Problem details
Start at the line containing "Reconstruct the object in this render as a multi-part" and stop at the line containing "# port plugs, and"; copy those lines exactly, both ends included, and no others.

Material for this exercise
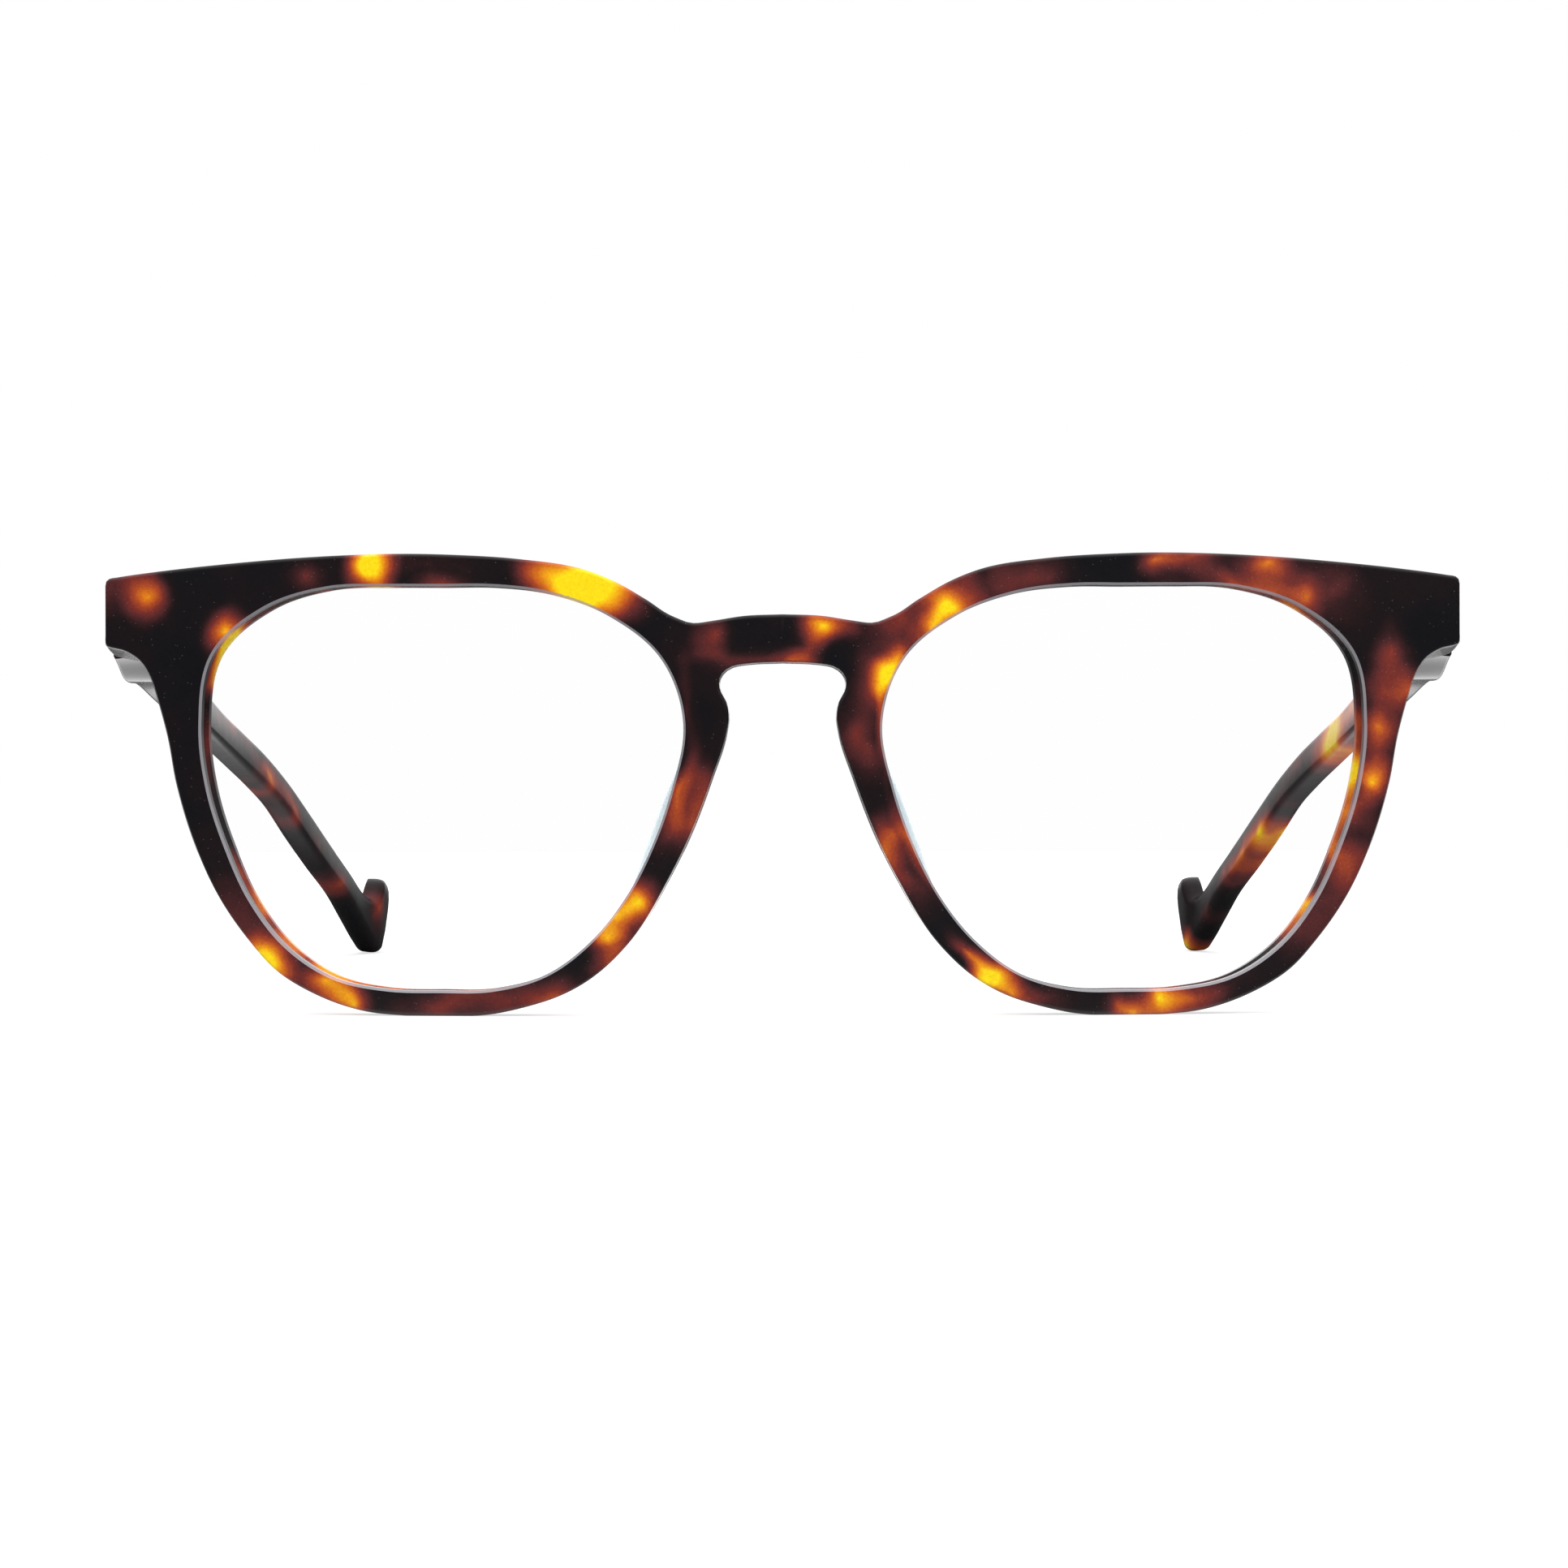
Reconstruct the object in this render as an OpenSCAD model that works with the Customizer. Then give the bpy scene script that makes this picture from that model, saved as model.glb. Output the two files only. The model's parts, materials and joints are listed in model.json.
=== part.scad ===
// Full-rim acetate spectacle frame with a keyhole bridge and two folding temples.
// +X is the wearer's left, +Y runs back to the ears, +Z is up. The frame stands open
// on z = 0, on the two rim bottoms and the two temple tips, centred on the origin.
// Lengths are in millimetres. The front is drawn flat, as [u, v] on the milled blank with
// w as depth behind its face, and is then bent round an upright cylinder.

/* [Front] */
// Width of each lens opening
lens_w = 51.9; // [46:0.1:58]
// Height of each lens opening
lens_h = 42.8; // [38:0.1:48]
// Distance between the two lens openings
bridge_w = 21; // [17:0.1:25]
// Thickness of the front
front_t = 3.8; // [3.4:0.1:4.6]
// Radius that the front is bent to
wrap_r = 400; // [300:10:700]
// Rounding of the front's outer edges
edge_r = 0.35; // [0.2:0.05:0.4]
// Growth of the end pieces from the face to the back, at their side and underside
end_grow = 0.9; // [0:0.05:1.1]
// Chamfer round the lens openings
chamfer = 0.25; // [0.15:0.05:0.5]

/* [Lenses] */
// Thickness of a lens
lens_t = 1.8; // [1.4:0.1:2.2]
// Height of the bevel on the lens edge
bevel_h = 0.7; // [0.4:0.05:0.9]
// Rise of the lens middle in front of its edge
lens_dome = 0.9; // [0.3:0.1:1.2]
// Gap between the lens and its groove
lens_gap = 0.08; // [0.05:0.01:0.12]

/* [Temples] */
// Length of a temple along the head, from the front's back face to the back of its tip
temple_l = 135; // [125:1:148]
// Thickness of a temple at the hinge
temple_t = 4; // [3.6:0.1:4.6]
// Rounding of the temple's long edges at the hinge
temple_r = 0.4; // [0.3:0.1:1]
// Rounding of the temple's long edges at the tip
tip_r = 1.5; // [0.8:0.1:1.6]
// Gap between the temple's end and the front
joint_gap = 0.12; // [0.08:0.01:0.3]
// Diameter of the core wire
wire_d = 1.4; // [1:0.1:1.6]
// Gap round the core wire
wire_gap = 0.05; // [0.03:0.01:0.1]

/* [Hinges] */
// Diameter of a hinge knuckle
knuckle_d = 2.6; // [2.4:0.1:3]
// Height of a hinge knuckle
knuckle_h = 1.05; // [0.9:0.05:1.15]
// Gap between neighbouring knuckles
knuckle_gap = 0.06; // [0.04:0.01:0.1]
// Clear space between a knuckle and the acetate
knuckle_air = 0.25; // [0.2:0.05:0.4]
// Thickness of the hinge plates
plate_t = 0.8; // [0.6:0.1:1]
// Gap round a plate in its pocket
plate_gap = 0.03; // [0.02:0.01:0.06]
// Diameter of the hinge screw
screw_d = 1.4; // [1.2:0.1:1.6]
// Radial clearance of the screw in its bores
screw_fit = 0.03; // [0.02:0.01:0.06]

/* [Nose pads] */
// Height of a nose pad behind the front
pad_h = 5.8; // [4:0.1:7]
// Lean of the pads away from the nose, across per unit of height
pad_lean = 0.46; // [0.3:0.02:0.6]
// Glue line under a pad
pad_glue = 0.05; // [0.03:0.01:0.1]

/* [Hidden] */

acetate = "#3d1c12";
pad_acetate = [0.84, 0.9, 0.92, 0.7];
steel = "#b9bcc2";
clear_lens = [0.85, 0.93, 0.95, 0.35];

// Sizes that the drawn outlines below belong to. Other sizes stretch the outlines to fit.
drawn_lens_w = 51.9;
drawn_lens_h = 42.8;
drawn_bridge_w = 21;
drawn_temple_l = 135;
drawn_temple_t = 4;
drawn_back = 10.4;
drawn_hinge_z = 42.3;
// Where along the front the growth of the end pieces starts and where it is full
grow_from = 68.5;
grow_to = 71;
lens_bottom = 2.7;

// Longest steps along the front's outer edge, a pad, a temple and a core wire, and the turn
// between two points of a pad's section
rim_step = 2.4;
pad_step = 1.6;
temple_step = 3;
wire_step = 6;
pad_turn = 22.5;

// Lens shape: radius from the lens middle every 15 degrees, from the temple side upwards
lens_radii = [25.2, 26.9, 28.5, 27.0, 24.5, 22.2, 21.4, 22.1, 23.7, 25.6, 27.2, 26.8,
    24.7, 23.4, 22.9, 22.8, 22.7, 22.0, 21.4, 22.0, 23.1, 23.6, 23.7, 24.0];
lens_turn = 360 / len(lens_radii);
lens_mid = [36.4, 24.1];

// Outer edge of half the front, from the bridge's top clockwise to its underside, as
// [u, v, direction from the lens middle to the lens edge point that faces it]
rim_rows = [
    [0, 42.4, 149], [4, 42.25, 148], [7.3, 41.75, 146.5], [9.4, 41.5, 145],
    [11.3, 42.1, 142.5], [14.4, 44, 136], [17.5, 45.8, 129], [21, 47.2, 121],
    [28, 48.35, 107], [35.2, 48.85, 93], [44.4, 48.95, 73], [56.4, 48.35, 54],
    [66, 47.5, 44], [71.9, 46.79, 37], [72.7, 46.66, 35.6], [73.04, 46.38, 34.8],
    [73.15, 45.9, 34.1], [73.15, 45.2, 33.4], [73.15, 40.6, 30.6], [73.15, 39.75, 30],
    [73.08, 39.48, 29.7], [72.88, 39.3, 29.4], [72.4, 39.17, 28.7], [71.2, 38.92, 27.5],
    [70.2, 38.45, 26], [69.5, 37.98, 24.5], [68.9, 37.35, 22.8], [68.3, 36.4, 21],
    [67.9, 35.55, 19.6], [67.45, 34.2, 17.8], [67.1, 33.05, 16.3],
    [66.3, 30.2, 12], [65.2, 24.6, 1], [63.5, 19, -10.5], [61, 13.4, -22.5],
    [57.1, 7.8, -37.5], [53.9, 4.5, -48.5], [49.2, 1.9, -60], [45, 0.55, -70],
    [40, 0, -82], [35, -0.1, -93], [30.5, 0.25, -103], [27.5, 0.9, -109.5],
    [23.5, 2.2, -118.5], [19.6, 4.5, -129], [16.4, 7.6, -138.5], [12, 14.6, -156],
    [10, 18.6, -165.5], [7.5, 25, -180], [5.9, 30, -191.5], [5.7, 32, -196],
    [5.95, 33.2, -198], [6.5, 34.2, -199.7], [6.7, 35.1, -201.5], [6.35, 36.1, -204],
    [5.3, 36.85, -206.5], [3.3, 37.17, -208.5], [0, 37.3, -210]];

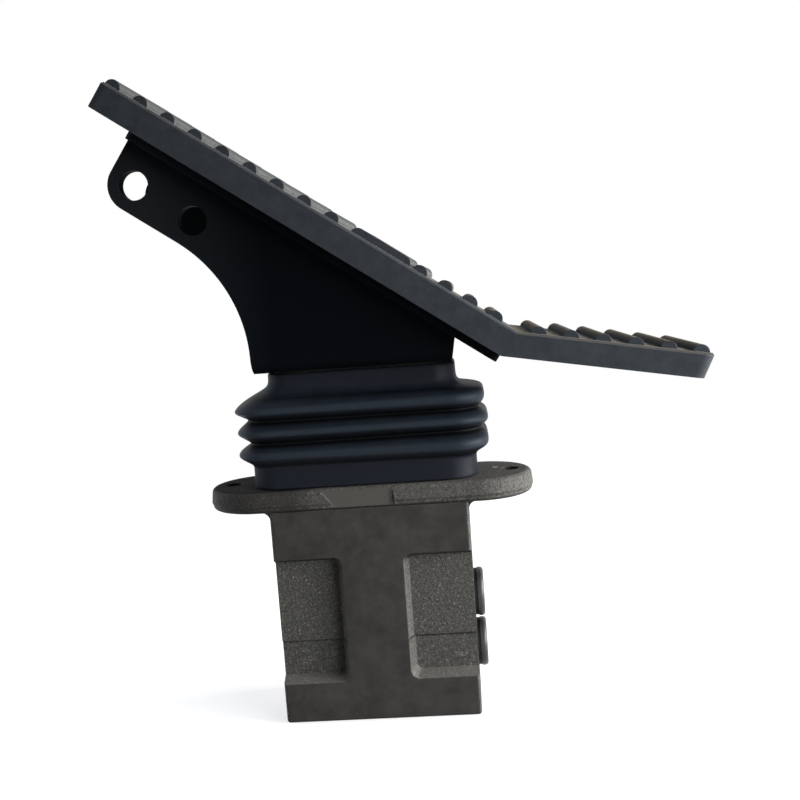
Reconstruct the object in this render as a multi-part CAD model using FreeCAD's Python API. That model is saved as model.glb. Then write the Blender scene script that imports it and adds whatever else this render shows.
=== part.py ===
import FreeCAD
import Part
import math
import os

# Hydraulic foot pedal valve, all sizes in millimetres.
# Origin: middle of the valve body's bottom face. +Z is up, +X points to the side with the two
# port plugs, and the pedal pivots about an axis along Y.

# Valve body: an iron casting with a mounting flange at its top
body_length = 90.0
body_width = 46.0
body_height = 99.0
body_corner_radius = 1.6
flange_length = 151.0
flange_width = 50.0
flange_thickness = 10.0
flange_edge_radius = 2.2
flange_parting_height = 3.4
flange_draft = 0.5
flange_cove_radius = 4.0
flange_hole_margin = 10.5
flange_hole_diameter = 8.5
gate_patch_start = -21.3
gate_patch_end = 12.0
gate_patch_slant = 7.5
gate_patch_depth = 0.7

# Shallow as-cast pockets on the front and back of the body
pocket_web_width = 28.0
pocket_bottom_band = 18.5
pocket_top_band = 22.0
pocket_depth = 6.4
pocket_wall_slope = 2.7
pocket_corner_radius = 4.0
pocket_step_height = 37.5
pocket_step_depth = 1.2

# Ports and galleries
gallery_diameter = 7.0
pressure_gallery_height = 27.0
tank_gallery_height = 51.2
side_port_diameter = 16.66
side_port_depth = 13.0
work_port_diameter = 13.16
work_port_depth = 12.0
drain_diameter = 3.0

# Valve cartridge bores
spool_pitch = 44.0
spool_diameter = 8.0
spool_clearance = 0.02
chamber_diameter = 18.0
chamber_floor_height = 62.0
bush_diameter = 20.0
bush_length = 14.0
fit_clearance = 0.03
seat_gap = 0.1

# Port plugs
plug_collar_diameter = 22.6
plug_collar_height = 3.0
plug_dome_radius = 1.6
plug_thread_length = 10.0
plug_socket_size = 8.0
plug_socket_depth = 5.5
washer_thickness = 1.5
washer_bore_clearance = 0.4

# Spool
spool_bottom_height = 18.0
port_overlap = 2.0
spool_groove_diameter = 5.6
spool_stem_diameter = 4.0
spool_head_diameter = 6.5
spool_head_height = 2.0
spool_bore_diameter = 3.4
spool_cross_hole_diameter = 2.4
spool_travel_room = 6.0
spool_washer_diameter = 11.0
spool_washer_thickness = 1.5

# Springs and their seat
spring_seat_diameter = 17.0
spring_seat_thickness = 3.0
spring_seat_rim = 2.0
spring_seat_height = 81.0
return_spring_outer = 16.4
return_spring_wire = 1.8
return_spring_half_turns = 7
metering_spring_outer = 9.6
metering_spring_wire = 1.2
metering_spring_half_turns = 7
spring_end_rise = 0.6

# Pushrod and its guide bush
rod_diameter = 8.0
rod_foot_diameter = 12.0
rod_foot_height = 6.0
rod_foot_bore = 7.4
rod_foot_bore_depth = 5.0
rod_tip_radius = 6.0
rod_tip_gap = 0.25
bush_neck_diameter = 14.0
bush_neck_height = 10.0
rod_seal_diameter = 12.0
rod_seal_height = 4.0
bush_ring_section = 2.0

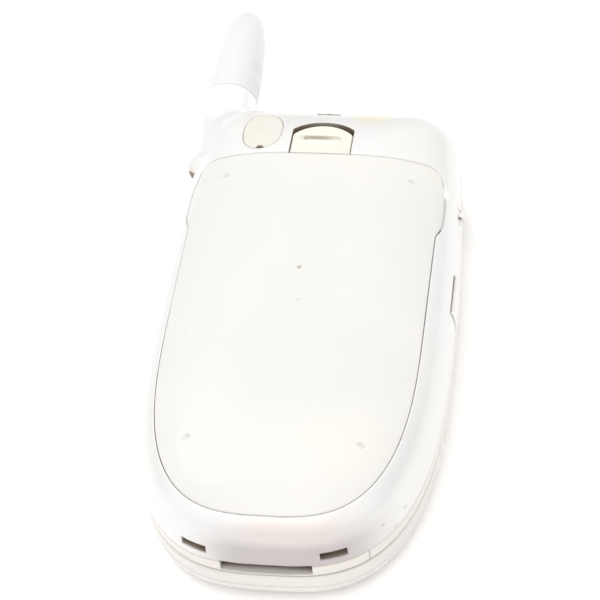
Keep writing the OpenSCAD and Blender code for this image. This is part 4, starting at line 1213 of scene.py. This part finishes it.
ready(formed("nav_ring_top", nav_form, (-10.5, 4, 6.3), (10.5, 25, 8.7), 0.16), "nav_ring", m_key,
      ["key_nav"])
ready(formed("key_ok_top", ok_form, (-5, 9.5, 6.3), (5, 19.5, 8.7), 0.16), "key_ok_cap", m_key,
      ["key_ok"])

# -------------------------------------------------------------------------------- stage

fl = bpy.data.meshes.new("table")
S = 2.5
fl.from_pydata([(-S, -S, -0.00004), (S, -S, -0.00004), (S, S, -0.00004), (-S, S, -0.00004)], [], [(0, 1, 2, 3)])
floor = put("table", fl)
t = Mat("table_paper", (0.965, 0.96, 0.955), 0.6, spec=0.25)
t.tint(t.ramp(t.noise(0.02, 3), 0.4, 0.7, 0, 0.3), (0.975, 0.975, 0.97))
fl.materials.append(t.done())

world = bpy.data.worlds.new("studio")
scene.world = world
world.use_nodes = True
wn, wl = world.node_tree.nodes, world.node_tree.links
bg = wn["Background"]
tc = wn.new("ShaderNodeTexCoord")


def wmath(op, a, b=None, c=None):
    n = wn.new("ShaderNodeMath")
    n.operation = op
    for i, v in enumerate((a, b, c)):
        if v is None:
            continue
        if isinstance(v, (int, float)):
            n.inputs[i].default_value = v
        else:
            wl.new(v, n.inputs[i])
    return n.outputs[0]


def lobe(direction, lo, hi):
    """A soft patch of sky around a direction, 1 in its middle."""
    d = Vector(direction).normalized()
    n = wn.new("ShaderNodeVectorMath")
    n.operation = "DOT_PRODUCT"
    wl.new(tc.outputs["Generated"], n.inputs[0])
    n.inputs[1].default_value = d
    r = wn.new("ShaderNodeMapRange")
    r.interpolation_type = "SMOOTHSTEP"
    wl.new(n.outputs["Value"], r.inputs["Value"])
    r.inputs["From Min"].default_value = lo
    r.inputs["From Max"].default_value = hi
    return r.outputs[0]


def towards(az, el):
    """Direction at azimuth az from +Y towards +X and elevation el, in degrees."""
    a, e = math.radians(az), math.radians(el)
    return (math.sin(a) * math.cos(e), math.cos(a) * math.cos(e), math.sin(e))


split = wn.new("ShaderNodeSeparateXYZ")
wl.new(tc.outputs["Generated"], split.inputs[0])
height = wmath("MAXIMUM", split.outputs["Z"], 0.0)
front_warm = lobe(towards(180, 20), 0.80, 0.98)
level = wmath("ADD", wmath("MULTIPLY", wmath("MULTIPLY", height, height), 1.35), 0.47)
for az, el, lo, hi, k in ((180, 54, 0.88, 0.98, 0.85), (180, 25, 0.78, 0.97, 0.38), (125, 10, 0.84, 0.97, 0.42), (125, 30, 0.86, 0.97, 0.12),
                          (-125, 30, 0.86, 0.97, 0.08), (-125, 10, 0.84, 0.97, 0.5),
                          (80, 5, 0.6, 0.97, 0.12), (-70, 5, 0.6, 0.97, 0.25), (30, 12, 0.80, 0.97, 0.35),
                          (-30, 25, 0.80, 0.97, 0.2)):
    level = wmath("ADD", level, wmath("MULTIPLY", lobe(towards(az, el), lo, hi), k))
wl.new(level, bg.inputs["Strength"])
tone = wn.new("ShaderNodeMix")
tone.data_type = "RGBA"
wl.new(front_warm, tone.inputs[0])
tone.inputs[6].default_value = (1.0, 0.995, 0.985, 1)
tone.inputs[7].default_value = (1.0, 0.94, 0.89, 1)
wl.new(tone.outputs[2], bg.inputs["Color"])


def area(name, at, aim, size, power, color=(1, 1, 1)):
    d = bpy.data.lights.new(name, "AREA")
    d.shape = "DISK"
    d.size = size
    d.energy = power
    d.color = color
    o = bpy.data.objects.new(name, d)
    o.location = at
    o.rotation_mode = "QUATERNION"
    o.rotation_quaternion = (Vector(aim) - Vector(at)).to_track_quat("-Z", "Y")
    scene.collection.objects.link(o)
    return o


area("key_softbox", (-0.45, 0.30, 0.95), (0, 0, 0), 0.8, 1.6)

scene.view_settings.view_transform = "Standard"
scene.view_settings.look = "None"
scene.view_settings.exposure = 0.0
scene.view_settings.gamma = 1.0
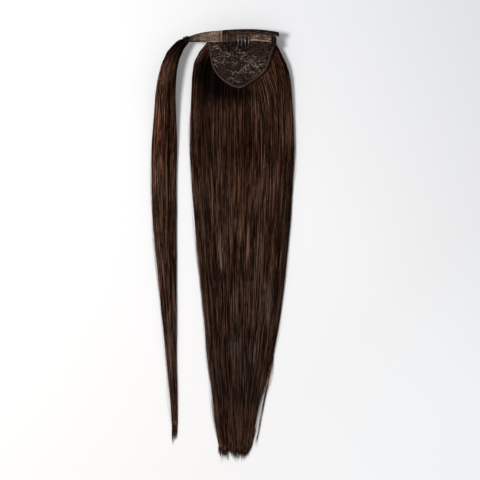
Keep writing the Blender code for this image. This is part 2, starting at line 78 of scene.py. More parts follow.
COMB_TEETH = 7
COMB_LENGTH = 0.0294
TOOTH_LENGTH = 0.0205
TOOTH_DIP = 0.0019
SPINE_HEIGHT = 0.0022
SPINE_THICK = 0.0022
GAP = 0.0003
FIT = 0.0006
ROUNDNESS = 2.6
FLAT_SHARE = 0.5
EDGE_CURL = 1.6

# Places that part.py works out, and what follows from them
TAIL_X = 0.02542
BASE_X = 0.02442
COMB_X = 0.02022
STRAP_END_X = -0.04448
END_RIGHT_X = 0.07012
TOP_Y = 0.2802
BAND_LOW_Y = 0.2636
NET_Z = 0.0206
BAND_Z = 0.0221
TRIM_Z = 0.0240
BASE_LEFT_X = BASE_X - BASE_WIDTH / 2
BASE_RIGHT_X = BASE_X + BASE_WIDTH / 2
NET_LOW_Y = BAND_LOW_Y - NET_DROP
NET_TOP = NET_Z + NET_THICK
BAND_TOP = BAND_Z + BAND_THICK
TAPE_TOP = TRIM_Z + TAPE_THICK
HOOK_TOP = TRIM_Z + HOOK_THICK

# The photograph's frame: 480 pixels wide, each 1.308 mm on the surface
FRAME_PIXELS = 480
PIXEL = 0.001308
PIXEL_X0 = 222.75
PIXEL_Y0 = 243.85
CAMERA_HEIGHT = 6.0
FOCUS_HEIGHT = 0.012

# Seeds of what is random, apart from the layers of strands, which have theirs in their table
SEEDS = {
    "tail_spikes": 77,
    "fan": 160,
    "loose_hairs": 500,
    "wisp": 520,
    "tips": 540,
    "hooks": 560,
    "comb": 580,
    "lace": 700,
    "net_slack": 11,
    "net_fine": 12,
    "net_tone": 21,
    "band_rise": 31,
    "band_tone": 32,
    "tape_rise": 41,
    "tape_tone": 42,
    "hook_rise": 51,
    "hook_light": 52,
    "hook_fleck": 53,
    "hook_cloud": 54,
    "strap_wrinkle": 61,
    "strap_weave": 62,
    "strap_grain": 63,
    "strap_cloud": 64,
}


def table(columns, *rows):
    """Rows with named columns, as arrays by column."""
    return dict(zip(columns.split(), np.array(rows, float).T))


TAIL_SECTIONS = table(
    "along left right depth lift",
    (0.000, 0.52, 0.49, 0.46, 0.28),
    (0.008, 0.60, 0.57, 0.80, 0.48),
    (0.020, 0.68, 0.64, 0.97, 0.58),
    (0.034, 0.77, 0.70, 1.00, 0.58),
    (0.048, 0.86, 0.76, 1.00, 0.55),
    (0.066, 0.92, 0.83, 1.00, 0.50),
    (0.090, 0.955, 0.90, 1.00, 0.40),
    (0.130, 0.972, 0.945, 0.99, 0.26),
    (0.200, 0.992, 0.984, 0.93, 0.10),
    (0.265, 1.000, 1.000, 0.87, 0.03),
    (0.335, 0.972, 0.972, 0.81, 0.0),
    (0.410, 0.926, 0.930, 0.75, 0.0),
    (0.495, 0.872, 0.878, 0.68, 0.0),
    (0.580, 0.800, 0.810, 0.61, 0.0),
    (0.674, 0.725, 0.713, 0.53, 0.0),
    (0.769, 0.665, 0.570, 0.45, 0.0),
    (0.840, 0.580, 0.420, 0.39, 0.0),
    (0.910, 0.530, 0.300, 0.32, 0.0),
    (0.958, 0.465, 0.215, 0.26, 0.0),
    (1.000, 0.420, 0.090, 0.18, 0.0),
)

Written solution
Reconstruct the object in this render as a multi-part CAD model using FreeCAD's Python API. That model is saved as model.glb. Then write the Blender scene script that imports it and adds whatever else this render shows.
=== part.py ===
import FreeCAD
import Part
import math
import os

# Hydraulic foot pedal valve, all sizes in millimetres.
# Origin: middle of the valve body's bottom face. +Z is up, +X points to the side with the two
# port plugs, and the pedal pivots about an axis along Y.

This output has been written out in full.